Emerson's schoolboy with his book of history is in no awe of Napoleon or of Alexander. He arraigns them for every thought, word and deed, he praises, he condemns serenely and without passion. He is their equal, not of this earth but of a higher world than this from which they all three have come. He is one soul appraising another and deciding what he would do - nay, will do - in like case, trying them by a higher criterion than they or he can bring to actuality. So he judges all kings and saints and heroes. His judgments of the event may be faulty, desires may disturb his calm; anger may sweep over him or a chill of fear; his understanding may limp but from his height he decides. He and they are beings superior to earth, walking about fitfully and dimly remembering how Gods should walk.

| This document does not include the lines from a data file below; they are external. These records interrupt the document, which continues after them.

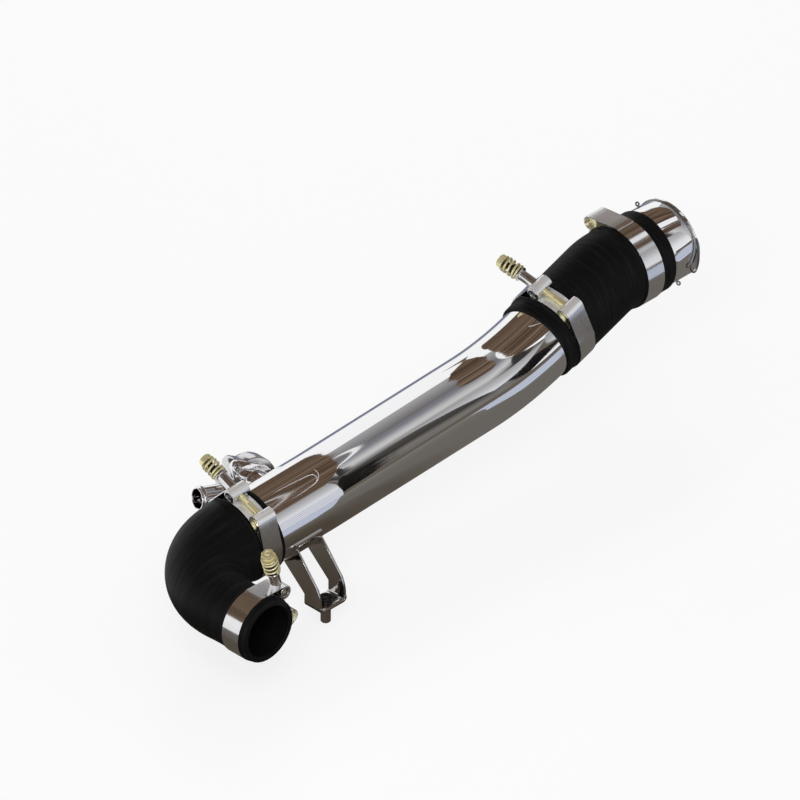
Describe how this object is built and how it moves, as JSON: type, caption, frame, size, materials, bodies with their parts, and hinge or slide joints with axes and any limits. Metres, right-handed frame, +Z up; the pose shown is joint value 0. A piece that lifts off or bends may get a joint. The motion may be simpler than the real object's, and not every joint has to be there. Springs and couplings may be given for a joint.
{
  "type": "intercooler pipe",
  "caption": "Polished intercooler pipe with a reducing elbow hose, a coupler hose, a quick-connect socket, a mounting stud and a side branch.",
  "frame": {"origin": "centre of the locating stud where it meets the underside of the bracket", "axes": "+Z up, away from the stud's tip; +Y along the pipe toward the quick-connect socket; +X the way the elbow's outlet points"},
  "size_m": [0.2136, 0.6809, 0.1908],
  "materials": {
    "polished_alloy": "mirror polished",
    "black_silicone": "satin, with fine wrap lines",
    "stainless_steel": "bright rolled",
    "yellow_zinc": "pale yellow zinc plating",
    "spring_wire": "drawn",
    "seal_rubber": "matte",
    "bright_steel": "polished"
  },
  "bodies": {
    "root": {"main_pipe": "polished_alloy", "elbow_hose": "black_silicone", "coupler_hose": "black_silicone", "lower_band": "stainless_steel", "lower_bridge": "stainless_steel", "lower_trunnion": "stainless_steel", "lower_t_bolt": "yellow_zinc", "lower_sleeve": "stainless_steel", "lower_spring": "yellow_zinc", "lower_nut": "yellow_zinc", "outlet_band": "stainless_steel", "outlet_bridge": "stainless_steel", "outlet_trunnion": "stainless_steel", "outlet_t_bolt": "yellow_zinc", "outlet_sleeve": "stainless_steel", "outlet_spring": "yellow_zinc", "outlet_nut": "yellow_zinc", "upper_band": "stainless_steel", "upper_bridge": "stainless_steel", "upper_trunnion": "stainless_steel", "upper_t_bolt": "yellow_zinc", "upper_sleeve": "stainless_steel", "upper_spring": "yellow_zinc", "upper_nut": "yellow_zinc", "connector_band": "stainless_steel", "connector_bridge": "stainless_steel", "connector_trunnion": "stainless_steel", "connector_t_bolt": "yellow_zinc", "connector_sleeve": "stainless_steel", "connector_spring": "yellow_zinc", "connector_nut": "yellow_zinc", "connector_collar": "polished_alloy", "connector_seal": "seal_rubber", "wire_clip": "spring_wire", "clip_eyes": "spring_wire", "saddle": "bright_steel", "bracket": "bright_steel", "locating_stud": "bright_steel", "branch_stub": "polished_alloy", "branch_o_ring": "seal_rubber", "branch_housing": "bright_steel", "branch_cover": "polished_alloy", "branch_spigot": "polished_alloy", "branch_screws": "bright_steel"}
  },
  "joints": []
}
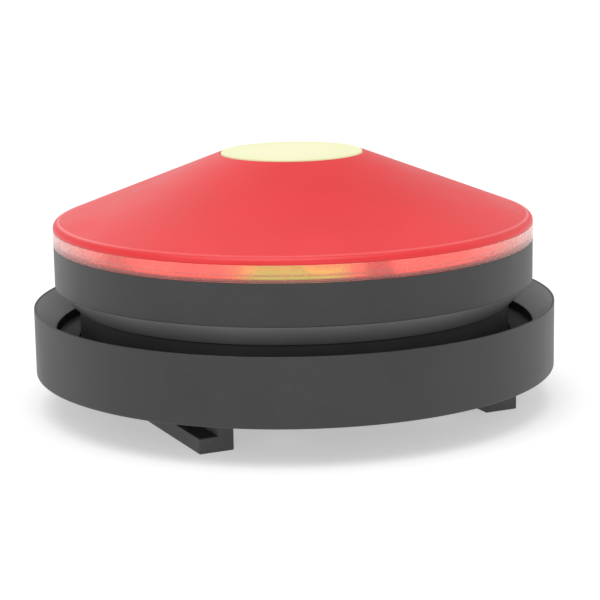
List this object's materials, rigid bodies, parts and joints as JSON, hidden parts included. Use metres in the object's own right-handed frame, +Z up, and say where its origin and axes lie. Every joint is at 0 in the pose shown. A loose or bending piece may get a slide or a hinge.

Plato, in common with all the great occult philosophers, found in this high assumption a demonstration of the state of the soul prior to its original descent into the bondage of earth. Lest I be accused of twisting Plato's doctrine to my needs let me offer a summary in the words of the late Dr. Henry Sidgwick:
". . . If the objects of abstract thought constitute the real world, of which this world of individual things is but a shadow, it is plain that the highest, most real life must lie in the former region and not in the latter. It is in contemplating the abstract reality
which concrete things obscurely exhibit, the type or ideal which they imperfectly imitate, that the true life of the mind in man must consist; and as man is most truly man in proportion as he is mind, the desire of one's own good, which Plato, following Socrates, held to be permanent and essential in every living thing, becomes in its highest form the philosophical yearning for knowledge. This yearning, he held, springs - like more sensual impulses - from a sense of want of something formerly possessed, of which there remains a latent memory in the soul, strong in its proportion to its philosophic capacity; hence it is that in learning any abstract truth by scientific demonstration, we merely make explicit what we already know; we bring into clear consciousness hidden memories of a state in which the soul looked upon Reality and Good face to face, before the lapse that imprisoned her in an alien body, and mingled her true nature with fleshly feelings and impulses."
Sidgwick gives here the impression, frequent in modern philosophical writings, that Plato's Reality and Good are the ultimate Reality and Good. It is evident from Plato himself and from the Neo-Platonists that they were only comparative and that they do not in any sense embrace the entire scale of knowledge, but only an octave above and beyond the present octave of mind, namely, that subtle but none the less material plane the Eastern writers call Buddhi. It was the realm of the Christos in the Gnostic systems. This interior world which the soul has lost, Plato and his followers regarded as one in which our now separated souls must be reintegrated into a unity we once enjoyed but have lost owing to the delusions of earth. The re-awakening of the soul of man is for Platonists, a return to that Unity. This is the One of Plotinos, and as I have already suggested, it is the One which Christian theologians disfigured into their ultimate and all-knowing God.
Conceiving the race of men here upon earth as disintegrated and scattered fragments of that Unity, but essentially bound, each to the others, we have a clue to the truth about that other great crux of ethics - duty. This is the one which Kant called the greatest of mysteries. It is the ethical factor we saw the hedonist rejecting when he said, "That is not good which is not my good." The exponent of duty is a believer, however dimly he may see it, in the lost Unity, and he says, "Good can only be our good." There can be no good which omits any of the exiled race. They must go through together.
The concept of duty - that which one owes - is, then, a blurred recollection of the essential fact of existence in the One. This is the only valid explanation of the constantly recurring intuition that can impel a man to an act of sacrifice which he cannot justify by any process of mind. Hedonism is of the mind; duty is a reminiscence of the lost world beyond mind, and mind has been called always the great slayer of the real. The concept of justice is an archetypal idea from that lost world, as are the concepts of love, philosophy, mathematics and the yearning for beauty.
The differences between the souls of men in this world are not, therefore, to be explained as differences of development or as varying accretions of powers. They can only be explained as varying degrees of loss of divine self-consciousness. This is the only adequate explanation of the differences in the clarity of ethical judgment. Failure of judgment does not come of inadequate develoment but of over-clouding. The will to act, the arrogation of the right to decide are of the divine soul and are common to all men. The failure to judge wisely comes of the obscuring forces of an alien earth.